Confusion About What To Be Confused About

Add me to the list of people, like Matt Yglesias, distinctly unhappy with this line from Senator Clinton last week.
Speeches don't put food on the table. Speeches don't fill up your tank, or fill up your prescription, or do anything about that stack of bills that keeps you up at night. My opponent gives speeches. I offer solutions.
But, chalk me up as being in distinct disagreement as to the actual point of disagreement. Matt says
And, clearly, speeches don't put food on the table. But it's not as if Hillary Clinton doesn't give speeches. Giving speeches is part of being a presidential candidate. Indeed, it's also part of being president. And, again, both candidates deliver speeches. So it would seem that Clinton is accusing Obama of giving speeches well.
And, indeed, it's not so much that I disagree with Matt. It's more that I find other aspects of what Senator Clinton had to say much more risible. Frankly, I don't want the government to fill up my tank, or to do anything about my bills. And I'm a fucking liberal!

This is the kind of thing that gets picked up by the wingnut factory. I don't know whether it actually was mentioned, but I can certainly see Hannity or Limbaugh taking this sort of line and twisting it into 'Hillary Clinton wants the government to pay your bills! Hillary Clinton wants to buy your gas! Hillary Clinton wants to make all your problems just go away...'

I'm a liberal. Proud of it. I think it's a fine philosophy, with solid underpinnings which are based with a pretty equal measure of realism about the way people actually are and optimism for what our society could become. But, I'm also aware that the word is pretty loaded. For better or worse, most people in America think that they're conservative, although I would definitely argue that point, since most people are in favor of things like equal rights for women and minorities, Social Security, and protection of civil liberties from bodies both corporate and public.

But, again, the reality of the situation doesn't matter against the perception, which is that most people think of themselves as 'conservative', and have an inherent distrust of the concept of 'goverment', even though the actuality is very different (what comes to mind is the old story of one of John Breaux's constituent's coming to him and telling him 'Senator, make sure you go to Washington and keep the government's hands off my Medicare!')

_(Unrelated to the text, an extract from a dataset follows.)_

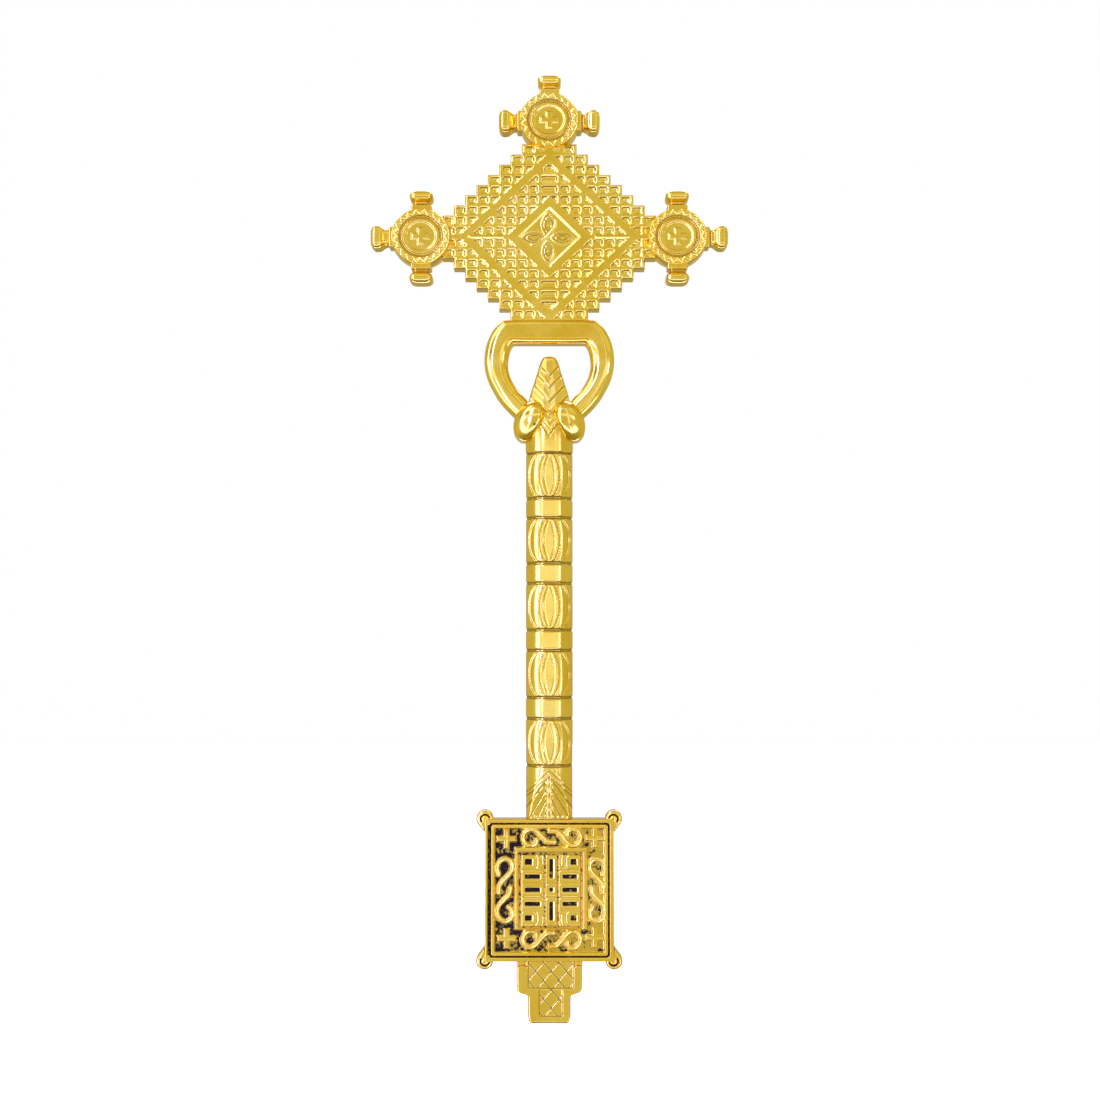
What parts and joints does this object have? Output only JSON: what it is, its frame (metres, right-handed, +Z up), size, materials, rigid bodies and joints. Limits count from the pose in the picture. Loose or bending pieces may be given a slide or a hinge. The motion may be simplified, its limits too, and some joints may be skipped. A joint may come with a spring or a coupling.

So, when Senator Clinton comes out and talks about things like how speeches don't put gas in your tank, it sounds like she's implying that her brand of government can do just that. And I don't like the sound of that. It's bad policy, something I don't really agree with - I think the job of government is to ensure equality of opportunity, not to make sure gas is cheap. But, even more seriously, it's really tone deaf to start making extravagant promises about what your administration can achieve. It's too easily parodied, too easily plays into the unjustified fears people have about liberals. And, maybe it's playing a bit too scared, but I'm still concerned about what effects such an attack could have in the fall's campaign...

1 comment:

Jenny said...

My objection to the "speeches" issue is that Obama's speeches are in fact what is needed because indeed "we are the ones we've been waiting for". Obama believes that this is OUR government, for the people and by the people. Obama's speeches are helping people believe that we can have the government we need by participating, ditching the cynicism that has kept so many independents and youth out of government in the last several years. So yeah, he gives speeches. Good ones. After I listen to Obama it makes me want to participate. After I listen to Clinton or McCain, I roll my eyes and say, "of course, that's what you want me to think that you think." Bleh.

I thought you would make the same point, but you do raise another interesting point about what it is that we want Government to do for us (or with us, if you follow Obama's rhetoric).